Search engines are not stupid. If five sites all have the same content with different keywords inserted, Google treats them as duplicate or thin content and ignores them. Each satellite needed its own editorial identity. That meant researching each sector, understanding the buying motivations, and creating content that would be useful to someone in that specific market even if the brokerage didn't exist.
The Lead Engine built sector-specific prospect databases for each satellite. Different sectors, different job titles, different company profiles. A buyer database for professional services looks nothing like a buyer database for care homes. The data builds reflected that.
The volume of work was significant. Five sites, each needing 15 to 20 pages of unique content, sector-specific keyword research, proper technical SEO, and integration with the parent CRM. For a traditional agency, this would be a six-month project with a team of four or five people. We did it in a fraction of that time, because the Content Engine and the Lead Engine run in parallel rather than in sequence. While content was being produced for one satellite, data builds were running for another, and technical deployment was happening on a third.
Here's where the strategy earns its money.
A single domain trying to rank for six different sector keywords is competing against specialist sites in every one of those sectors. The generalist almost always loses to the specialist in search. Google's algorithms increasingly reward topical authority, which means sites that demonstrate deep expertise in a narrow subject rank better than sites that cover everything superficially.
Each satellite site, by design, has narrow topical focus. All its content, all its internal linking, all its metadata concentrates on one sector. Within six months, several of the satellites were outranking the parent site for sector-specific terms.
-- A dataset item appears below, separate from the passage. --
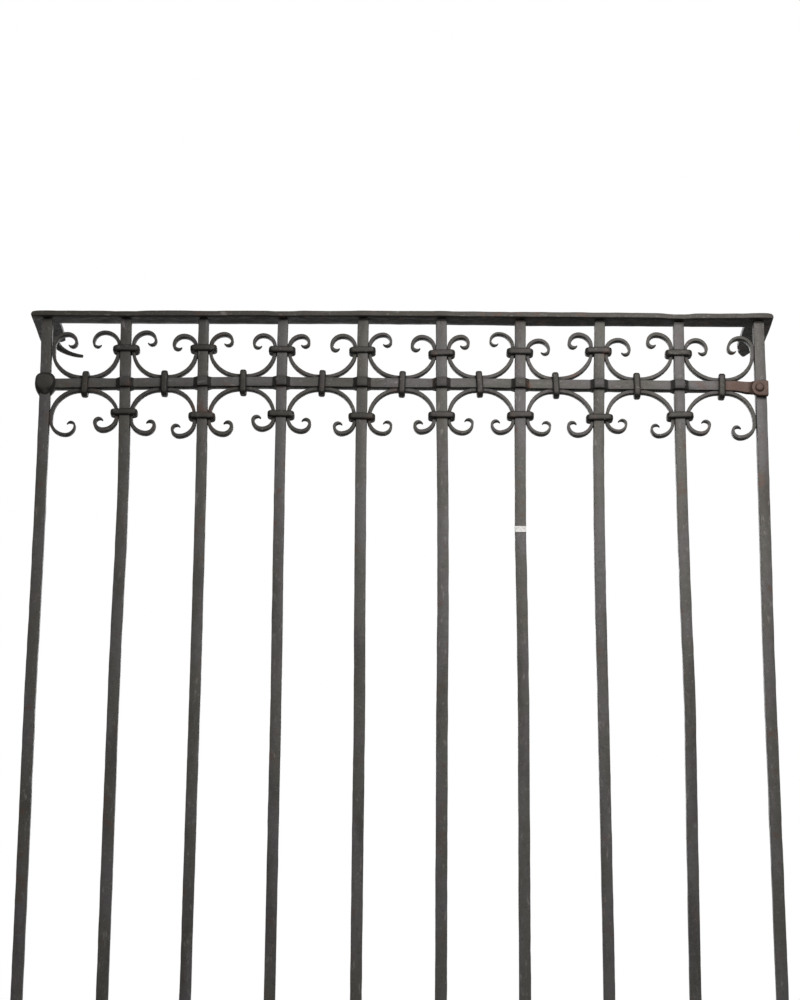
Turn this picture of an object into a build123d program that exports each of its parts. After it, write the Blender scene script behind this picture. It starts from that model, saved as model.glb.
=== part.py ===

One satellite reached page one for its primary keyword within four months.
The combined SEO footprint across all six properties (parent plus five satellites) is significantly larger than anything the single parent site could achieve alone. Six sites means six chances to appear in search results for related queries. It means six sets of backlink profiles developing independently. It means six content engines all building authority in parallel.
SEO is only valuable if it produces business outcomes. Each satellite has its own enquiry pipeline that connects back to the parent CRM. When a prospect fills out a form on one of the satellite sites, the lead gets tagged with the sector, scored based on the engagement data, and routed to the appropriate follow-up sequence.
The parent business gets a dashboard view of all six pipelines. They can see which sectors are generating the most enquiries, which content is driving the most engagement, and where to invest next. The Intelligence Layer ties all the satellites together into a single reporting view despite each operating independently.
What surprised even me was how quickly the satellites started producing results. The assumption was that new domains would take six to twelve months to gain any traction. In practice, because each site launched with a full content library and strong technical SEO, several began generating organic traffic within weeks. Not huge volumes, but real people finding real content and taking real actions.
The data flowing through the pipelines also started revealing patterns we couldn't have predicted. One sector generated three times the enquiry volume of another, despite both having similar search volumes. The content that performed best on one satellite was completely different in format from what worked on another. Buyers in one sector responded to data and statistics. Buyers in another responded to case studies and testimonials. Without the satellite structure, those patterns would have been invisible, buried in aggregate data from a single site.
This kind of intelligence feeds directly back into the strategy. The sectors that perform best get more content investment. The messaging that resonates gets amplified. The sectors that underperform get analysed and adjusted. Each satellite becomes a testing ground as well as a revenue channel.
The satellite strategy isn't right for every business. It works when your market naturally segments into distinct verticals with different search behaviours. It works when buyers in each vertical would respond better to a specialist brand than a generalist one. It works when you have the capacity to maintain multiple content engines long-term.
It doesn't work if the sectors are too similar. If the content would essentially be the same across all sites, you're creating duplicate content problems, not solving SEO ones. It doesn't work if you can't commit to maintaining each satellite with fresh, relevant content. A satellite that launches strong and then goes quiet for six months will lose everything it gained.
It also requires honesty about the relationship between the satellites and the parent brand. The sites are transparent about being part of the same family. This isn't about deception. It's about specialisation. A buyer searching for a sector-specific broker wants to find a sector-specific brand. The satellite gives them that, backed by the resources of the larger operation.
And it requires ongoing investment. Each satellite needs regular content updates to maintain its search rankings. Each prospect database needs maintenance cycles to stay current. Each pipeline needs monitoring. The launch is the exciting part. The maintenance is where the results come from. As I've written before in this column, data is a product that appreciates when maintained and decays when neglected. The same applies to satellite sites. They're living assets, not set-and-forget projects.
The satellite strategy is really an application of a principle that runs through most of what we do at AA2: specificity wins. Specific data outperforms generic data. Specific emails outperform generic emails. Specific content outperforms generic content. And specific brands outperform generic brands.
One client didn't become six markets by working harder. They became six markets by getting more specific, six times over.
If your business serves multiple distinct market segments and you're trying to reach all of them through a single website and a single brand voice, you're working against yourself. The web rewards specialists. Your buyers are searching for specific solutions to specific problems. Give them a specific answer, on a specific site, with specific content written for their specific world.
The satellite strategy isn't a hack. It's the natural conclusion of taking specificity seriously, applied across multiple markets at once.